If I were in charge of landscaping the Garden of Eden, I would have found the farthest, most remote and inaccessible place to plant that tree in hopes it would never be found.  Not God.  He could have put Adam and Eve anywhere on the earth but He chose to put them in a garden with a very clear option for the worst possible result.

WHAT WAS HE THINKING?!!??!!?   Who does that?  If you had a gun, the last place you would put it is on the kids table in the playroom.  What could possibly explain making the worst possibility so easy to choose?

Maybe He should have just “forgotten” to water that Knowledge tree or something.  Maybe, just keep Adam and Eve occupied with some more animals to name and a bumper crop of pears in back forty? That seems much more reasonable to me.

But, what if safe was never the goal?  What if there was something far more valuable than safe?

Imagine if you found your soulmate with looks and personality so great all you could do is talk silly around them.  And then imagine if you had the social skills of a dictator.

You club them over the head and when they wake up they are in an enclosed room with just you and the necessities needed for living a wonderful life without leaving the room.  After a few days they finally decide to talk to you because you’re the only person there.  Your friends text you and ask how things are going with your soulmate.  “They are going really well!  She is talking to me!!  I think we are  really getting somewhere!”

After a couple weeks you think you are really making progress on this “relationship” and you float the question…

YOU:   “So, you think you might ever want to get married someday?  Who knows, maybe  have a couple kids . .. …. I mean a few years out, no time soon of course!  (awkward laugh)”

Soulmate in Solitary:  “Um. …. well.  I guess.  I haven’t thought about it much seeing that I  just woke up trapped in this room.  Who would I marry?”

YOU  (looking around the room in sheepish hopeful tone): “What do you mean who?  There’s you and then there’s me.  So, me of course.”

That will set a girl’s heart on fire!  Cue the wedding bells!  Might as well just take the gun off the playroom table and point it at someone on the street you think would be a great marriage option and try the, “Marry me” approach.

You were chosen but what if you never had a choice?

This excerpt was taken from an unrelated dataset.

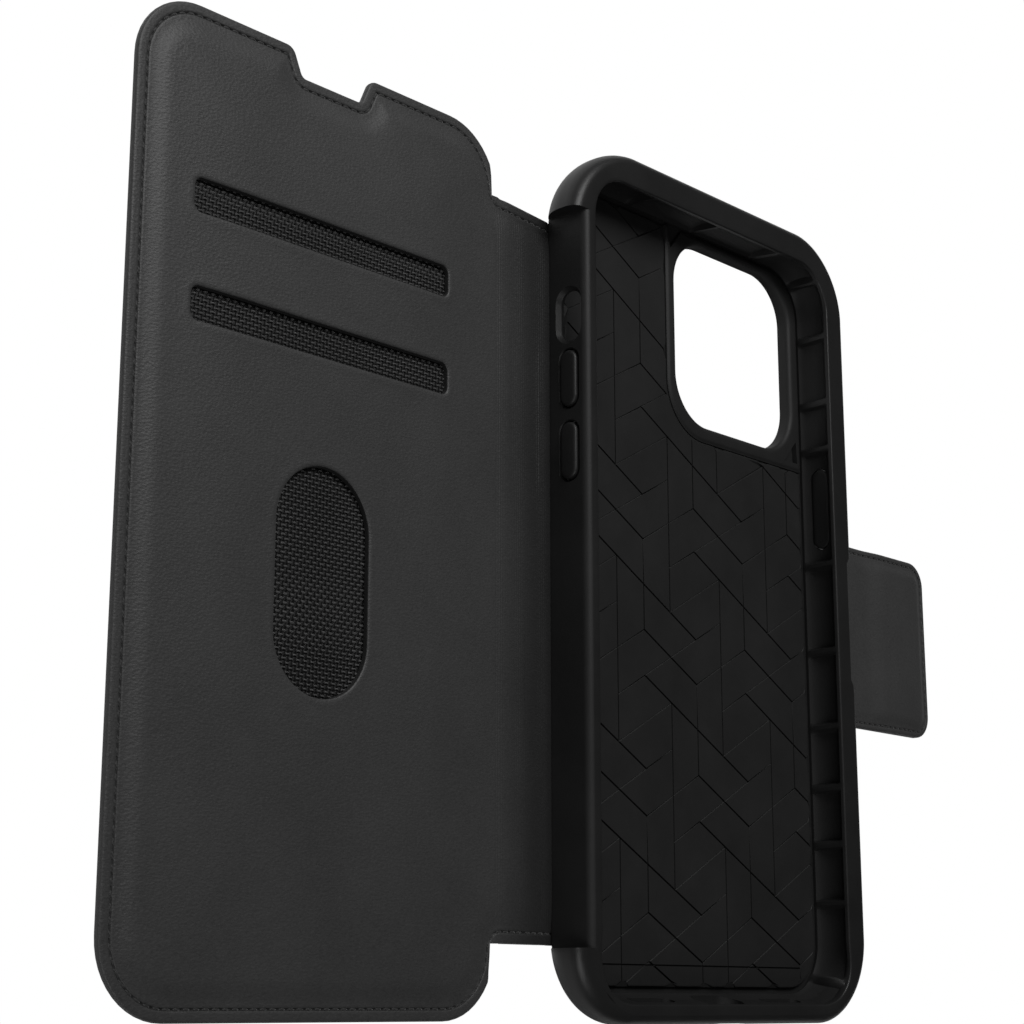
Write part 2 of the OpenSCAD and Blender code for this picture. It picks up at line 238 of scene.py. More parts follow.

A Father wanted a family and a Son wanted a bride but without choice it would be nothing more than a robotic relationship with an optionless puppet.  The Chooser had to give the option to be rejected.  Without full freedom to be chosen or rejected, they (Father and Son) would never have what they wanted most – reciprocated love chosen in the face of every possibility to be rejected for other options.

The greatest prize required the greatest risk.  Love was spelled R-I-S-K.